Entah apa yang kamu rasakan itu sama denganku atau tidak, tapi bolehkah aku
menaruh keyakinan padamu? Karena disetiap aku menatap dalam di kedua matamu,
aku menemukan sebuah sudut kosong disana. Karena disetiap aku mendengar kamu
menyebut namaku, aku merasakan lirihnya kehangatan itu. Karena disetiap kita
berdekatan aku merasakan bahwa kamu adalah serpihan puzzle yang telah lama
Tuhan sembunyikan hingga suatu hari aku bisa menemukan dan merangkainya
kembali.

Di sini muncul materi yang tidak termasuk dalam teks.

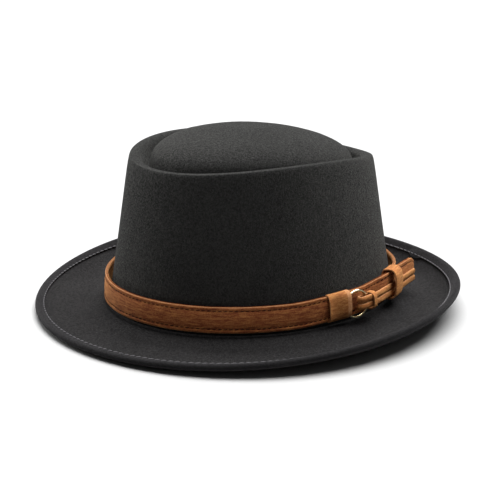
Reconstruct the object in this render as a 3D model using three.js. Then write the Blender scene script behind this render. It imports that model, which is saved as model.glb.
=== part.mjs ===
// Pork pie hat of wool felt with a suede belt and ring round its crown, in millimetres.
// +Z is up, the front of the hat points to -Y and the wearer's left side to +X.
// The origin lies on the surface that the brim rests on, under the middle of the brim.
// Angles run round the hat: 0 is the front, 90 the wearer's left, 180 the back.

import * as THREE from 'three';

// Felt, and the space kept between pieces that touch on the real hat
const FELT = 2;
const GAP = 0.3;
const SEGMENTS = 60;

// Crown: outline of its foot, then the fold round its top
const HEAD_LENGTH = 198;
const HEAD_WIDTH = 173.2;
const HEAD_BACK = 3.5;
const CREST_LENGTH = 165;
const CREST_WIDTH = 131.6;
const CREST_BACK = 6.7;
const CREST_EGG = 0.11;
const CREST_HEIGHT = 102.4;
const CREST_SLOPE = 4.7;
const CREST_SADDLE = 4.4;
const FOLD_RADIUS = 4.5;
const FOLD_START = 10;
const GROOVE_WIDTH = 4.2;
const GROOVE_DEPTH = 12;
const DOME_HEIGHT = 121.3;
const DOME_BACK = 1;
const DOME_TILT = 3.9;
const DOME_ROUND = 1.6;
const DOME_FLAT = 0.36;

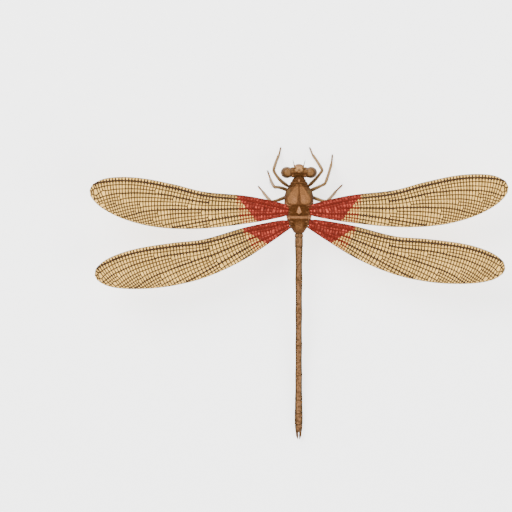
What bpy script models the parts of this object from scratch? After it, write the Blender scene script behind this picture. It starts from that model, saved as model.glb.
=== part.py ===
"""Rubyspot damselfly (Hetaerina), male: a still, life-size model that stands on the floor with its
four wings spread flat and the tip of its abdomen laid on the ground.

The head looks along -Y, +X is the insect's left and +Z is up. The floor is z = 0, and the origin
is the middle of the footprint. Sizes below are millimetres; "back" is the distance behind the
front of the face, measured along the body.
"""

import math

import bmesh
import bpy
from mathutils import Matrix, Vector

MM = 0.001

# Driving sizes.
BODY_LENGTH = 46.0  # front of the face to the tips of the claspers
FOOT_REACH = 3.0  # how far the front toes stand ahead of the face
MIDDLE = (BODY_LENGTH - FOOT_REACH) / 2  # back of the origin
GAP = 0.25  # the narrow space between one piece and the next
BODY_SIDES = 20
SIDES = {"left": 1, "right": -1}

# Head.
HEAD_BACK, HEAD_UP = 1.45, 4.3
HEAD_HALVES = (2.3, 0.88, 1.25)
EYE_OUT, EYE_BACK, EYE_UP = 2.08, 1.48, 4.35
EYE_HALVES = (0.92, 0.9, 1.2)
FACE_BACK, FACE_UP = 0.65, 3.8
FACE_HALVES = (0.9, 0.65, 0.8)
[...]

Karena di saat kita melalui waktu berdua, detik demi detik kurasakan
berpacu tak menentu, kadang kurasakan waktu berhenti dengan tiba-tiba, atau
pernah ku rasakan waktu berdetak dengan begitu cepat tanpa kita sadari.
Apa yang
kamu pikirkan tentang diriku sebenarnya? aku benar-benar kewalahan menanggapi
semua sikapmu, caramu memperlakukanku, dan terkadang kamu membuatku berharap
sesuatu yang belum pasti aku dapatkan. Tolong jangan membuatku bingung lagi,
jika kamu memang tidak merasakan sesuatu yang berbeda, berhentilah memanfaatkan
kebodohanku.
Hey,
ikutilah kata hatimu. Aku memang tak sesempurna wanita-wanita yang sering kamu
bicarakan. Aku hanyalah diriku adanya, bukan dia, bukan mereka. Aku ingin kamu
melihat bagaimana seorang wanita yang rela keluar dari zona nyamannya demi
seseorang yang begitu spesial untuk wanita itu. Belajarlah untuk sekali saja
menghargai dirimu sendiri. Jangan terlalu larut dalam kesedihan ketika kamu tak
mendapatkan sesuatu yang kau impikan.
Hanya itu.
Hanya itu yang bisa aku tuangkan kedalam tulisan sederhana ini. Selebihnya
tentang perasaanku, akan kuungkapkan dalam bisu. Berharap merpati kan mengerti
dan menyampaikannya padamu. Suatu hari.